The Cohen Kappa Score is used to compare the predicted labels from a model with the actual labels in the data. The score ranges from -1 (worst possible performance) to 1 (best possible performance).

- A Kappa value of 1 implies perfect agreement between the raters or predictions.
- A Kappa value of 0 implies no agreement other than what would be expected by chance. In other words, the model is no better than the random guessing.
- Negative values indicate agreement less than chance (which is a rare but concerning scenario).

The following is the white paper on Cohen Kappa Score: J. Cohen (1960). “A coefficient of agreement for nominal scales”. Educational and Psychological Measurement

## How to Calculate Cohen’s Kappa Score?

Cohen’s Kappa can be calculated using either raw data or confusion matrix values. When Cohen’s Kappa is calculated using raw data, each row in the data represents a single observation, and each column represents a rater’s classification of that observation. Cohen’s Kappa can also be calculated using a confusion matrix, which contains the counts of true positives, false positives, true negatives, and false negatives for each class. We will look into the details of how Kappa score can be calculated using confusion matrix.

Let’s look at the following confusion matrix representing a binary classification model where there are two classes / labels:

Lets quickly understand the concepts of true positives, false positives, true negative, false negatives:

**True Positives (TP)**– These are the correctly predicted positive values. In this case, both the raters (observer in real-world and classification model) are in agreement.**False Positives (FP)**– These are the incorrectly predicted positive values. In other words, these are instances which are predicted as positive although they are truly negative.**Observer and classification are in disagreement**about the true negatives. These are instances which are called out negative by the observer but the positive (falsely) by the classification model.**True Negatives (TN)**– These are the correctly predicted negative values. The observer and the classification are in perfect agreement about the negatives.**False Negatives (FN)**– These are incorrectly predicted negative values. The**observer and the classification models are in disagreement**about the true positives. These are instances which are called out positive by the observer but the negative (falsely) by the classification model.
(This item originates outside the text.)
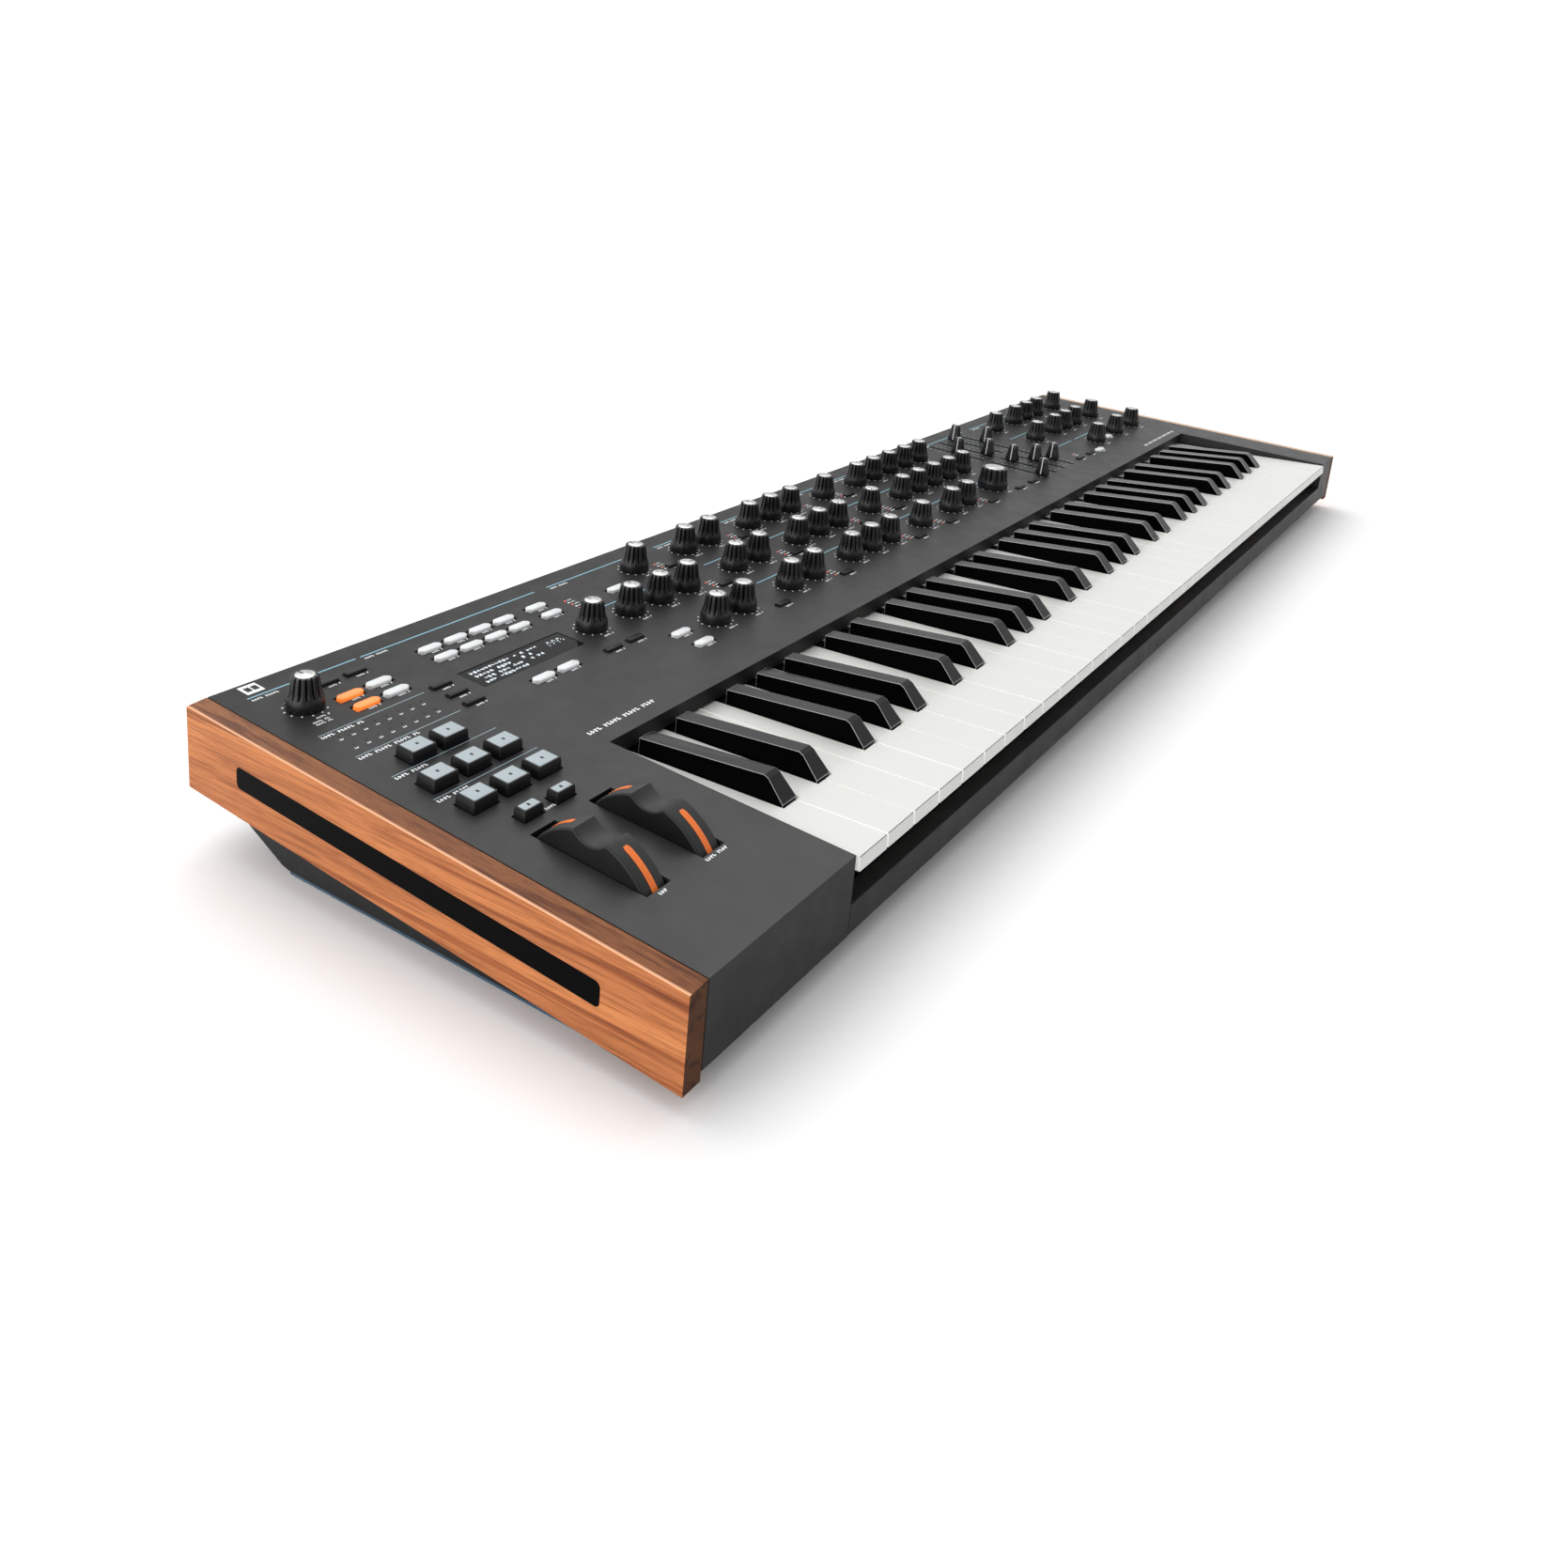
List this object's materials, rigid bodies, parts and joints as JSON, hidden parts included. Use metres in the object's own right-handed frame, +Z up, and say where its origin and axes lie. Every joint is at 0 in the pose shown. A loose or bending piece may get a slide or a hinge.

In the above confusion matrix, the **actual ** represents **rater 1**. Rater 1 is an observer of real world events and record what actually happened. The **predicted **represents **rater 2. **The rater 2 represents the classification model which makes the predictions.* Cohen Kappa score will be used to assess the model performance as a function of probability that the rater 1 and rater 2 are in perfect agreement (TP + TN), also denoted as Po (observed probability), and, the probability (expected) both the raters are in agreement by chance or randomly*,

*in the following formula.*

**denoted as Pe**Now that we have defined the terms, let’s calculate the Cohen Kappa score. Let the total observation (TP + FP + FN + TN) is N. Or, **N = TP + FP + FN + TN **

The first step is to calculate the probability that both the raters are in perfect agreement:

**Observed Agreement, Po = (TP + TN) / N**

In our example, this would be:

**Po = (45+15)/100=0.6**

Next, we need to calculate the expected probability that both the raters are in agreement by chance. This is calculated by multiplying the expected probability that both the raters are in agreement that the classes are positive, and, the classes are negative.

**Pe = [{Pe(rater 1 says Yes) / N}* {Pe(rater 2 says Yes) / N} + [{Pe(rater 1 says no) / N} * {Pe(rater 2 says no) / N}]**

So in our case this would be calculated as:

**Pe = 0.7 x 0.6 + 0.4 x 0.3 = 0.42 + 0.12 = 0.54**

Now that we have both the observed and expected agreement, we can calculate Cohen’s Kappa:

**Kappa score = (Po – Pe) / (1 – Pe) **

In our example, this would be:

**K = (0.6 – 0.54)/(1 – 0.54)= 0.06 / 0.46 = 0.1304 or a little over 13%**

Kappa can range from 0 to 1. A value of 0 means that there is no agreement between the raters (real-world observer vs classification model), and a value of 1 means that there is perfect agreement between the raters. In most cases, anything over 0.7 is considered to be very good agreement.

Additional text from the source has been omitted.